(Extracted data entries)

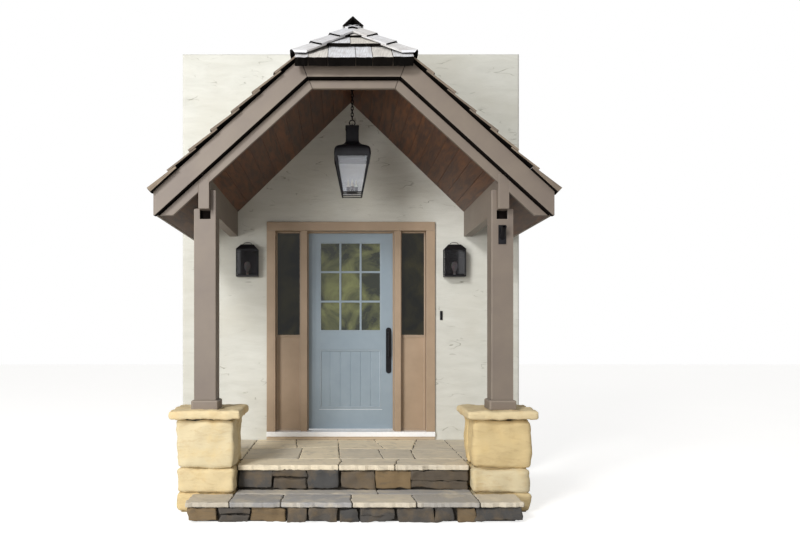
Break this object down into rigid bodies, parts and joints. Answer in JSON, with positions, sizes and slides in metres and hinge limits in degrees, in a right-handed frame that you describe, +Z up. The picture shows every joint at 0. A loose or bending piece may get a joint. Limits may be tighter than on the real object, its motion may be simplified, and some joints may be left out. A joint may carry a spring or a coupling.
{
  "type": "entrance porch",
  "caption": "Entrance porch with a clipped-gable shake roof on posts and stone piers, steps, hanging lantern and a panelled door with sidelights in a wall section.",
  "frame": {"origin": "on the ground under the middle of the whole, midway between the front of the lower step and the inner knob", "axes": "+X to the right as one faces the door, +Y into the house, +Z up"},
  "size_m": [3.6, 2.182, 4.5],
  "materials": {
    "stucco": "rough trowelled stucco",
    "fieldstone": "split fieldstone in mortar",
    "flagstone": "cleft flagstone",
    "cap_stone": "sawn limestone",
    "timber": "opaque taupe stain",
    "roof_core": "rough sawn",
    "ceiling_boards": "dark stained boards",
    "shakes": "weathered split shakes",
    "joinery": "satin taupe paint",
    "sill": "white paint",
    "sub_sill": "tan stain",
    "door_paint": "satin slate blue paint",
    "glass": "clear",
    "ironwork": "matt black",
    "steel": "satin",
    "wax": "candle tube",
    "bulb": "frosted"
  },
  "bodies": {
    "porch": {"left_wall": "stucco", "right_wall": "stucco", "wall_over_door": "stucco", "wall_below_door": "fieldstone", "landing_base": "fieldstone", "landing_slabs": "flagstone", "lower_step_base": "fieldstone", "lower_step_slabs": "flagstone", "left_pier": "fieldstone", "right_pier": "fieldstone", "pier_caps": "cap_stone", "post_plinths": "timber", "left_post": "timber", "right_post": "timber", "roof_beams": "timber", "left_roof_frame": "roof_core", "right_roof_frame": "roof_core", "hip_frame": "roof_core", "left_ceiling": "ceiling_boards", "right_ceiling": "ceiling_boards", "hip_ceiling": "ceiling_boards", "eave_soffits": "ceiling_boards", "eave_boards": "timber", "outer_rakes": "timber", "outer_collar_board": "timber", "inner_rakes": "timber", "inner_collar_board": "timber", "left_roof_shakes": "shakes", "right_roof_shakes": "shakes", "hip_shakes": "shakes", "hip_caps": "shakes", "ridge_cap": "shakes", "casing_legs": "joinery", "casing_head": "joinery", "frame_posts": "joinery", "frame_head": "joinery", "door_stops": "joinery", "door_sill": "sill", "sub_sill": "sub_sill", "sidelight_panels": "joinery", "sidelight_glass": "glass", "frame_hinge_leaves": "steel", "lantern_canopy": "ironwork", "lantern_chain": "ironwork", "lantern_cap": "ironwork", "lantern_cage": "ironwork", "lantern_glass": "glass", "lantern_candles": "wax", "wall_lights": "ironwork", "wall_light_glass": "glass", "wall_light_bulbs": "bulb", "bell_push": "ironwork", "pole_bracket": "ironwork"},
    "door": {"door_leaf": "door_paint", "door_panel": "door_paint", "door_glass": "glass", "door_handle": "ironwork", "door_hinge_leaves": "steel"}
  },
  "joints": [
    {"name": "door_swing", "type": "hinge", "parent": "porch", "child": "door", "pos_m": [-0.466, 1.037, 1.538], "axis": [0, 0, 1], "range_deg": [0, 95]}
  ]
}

...

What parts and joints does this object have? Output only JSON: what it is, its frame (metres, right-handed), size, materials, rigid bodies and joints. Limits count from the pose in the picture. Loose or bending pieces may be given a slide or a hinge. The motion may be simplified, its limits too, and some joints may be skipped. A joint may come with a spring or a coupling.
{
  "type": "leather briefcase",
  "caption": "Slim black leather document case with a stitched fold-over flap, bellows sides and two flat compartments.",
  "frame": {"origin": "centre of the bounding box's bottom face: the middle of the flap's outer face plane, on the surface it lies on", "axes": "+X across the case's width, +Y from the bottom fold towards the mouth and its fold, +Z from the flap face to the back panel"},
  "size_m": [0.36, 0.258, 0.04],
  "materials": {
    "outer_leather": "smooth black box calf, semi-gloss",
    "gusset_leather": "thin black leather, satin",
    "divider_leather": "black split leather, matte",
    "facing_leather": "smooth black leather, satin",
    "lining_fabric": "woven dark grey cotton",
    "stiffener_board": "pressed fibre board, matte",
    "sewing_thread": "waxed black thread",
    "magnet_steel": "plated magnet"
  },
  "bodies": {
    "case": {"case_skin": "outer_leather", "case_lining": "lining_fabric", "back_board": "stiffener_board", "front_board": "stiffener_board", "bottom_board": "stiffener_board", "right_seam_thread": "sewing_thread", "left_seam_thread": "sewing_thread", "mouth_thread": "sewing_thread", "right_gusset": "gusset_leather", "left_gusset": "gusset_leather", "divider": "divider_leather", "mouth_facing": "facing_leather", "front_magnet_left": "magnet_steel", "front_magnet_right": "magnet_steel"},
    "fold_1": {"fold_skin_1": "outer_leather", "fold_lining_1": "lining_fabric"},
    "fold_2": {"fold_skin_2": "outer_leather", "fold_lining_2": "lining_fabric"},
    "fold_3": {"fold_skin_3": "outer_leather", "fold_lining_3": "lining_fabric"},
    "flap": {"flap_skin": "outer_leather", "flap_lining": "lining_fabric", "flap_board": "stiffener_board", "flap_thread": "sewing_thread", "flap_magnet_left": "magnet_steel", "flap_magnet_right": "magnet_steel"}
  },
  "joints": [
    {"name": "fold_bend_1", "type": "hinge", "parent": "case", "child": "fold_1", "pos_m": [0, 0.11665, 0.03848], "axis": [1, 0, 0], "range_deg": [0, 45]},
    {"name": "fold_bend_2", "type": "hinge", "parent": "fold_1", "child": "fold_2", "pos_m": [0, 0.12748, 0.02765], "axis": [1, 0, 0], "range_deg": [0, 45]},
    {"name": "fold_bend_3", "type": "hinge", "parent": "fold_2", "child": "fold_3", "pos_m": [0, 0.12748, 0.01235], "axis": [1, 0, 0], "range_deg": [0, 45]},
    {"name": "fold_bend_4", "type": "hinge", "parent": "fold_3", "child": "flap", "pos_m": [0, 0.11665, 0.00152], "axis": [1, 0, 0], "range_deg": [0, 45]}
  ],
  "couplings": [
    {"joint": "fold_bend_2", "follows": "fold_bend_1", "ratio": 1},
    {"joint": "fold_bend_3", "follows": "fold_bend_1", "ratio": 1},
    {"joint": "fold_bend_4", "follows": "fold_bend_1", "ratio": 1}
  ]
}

• **WRITTEN REQUEST**
Go through the records and pull out each line that includes the word "from".

• **SOLVED PROBLEM**
What parts and joints does this object have? Output only JSON: what it is, its frame (metres, right-handed), size, materials, rigid bodies and joints. Limits count from the pose in the picture. Loose or bending pieces may be given a slide or a hinge. The motion may be simplified, its limits too, and some joints may be skipped. A joint may come with a spring or a coupling.
  "frame": {"origin": "centre of the bounding box's bottom face: the middle of the flap's outer face plane, on the surface it lies on", "axes": "+X across the case's width, +Y from the bottom fold towards the mouth and its fold, +Z from the flap face to the back panel"},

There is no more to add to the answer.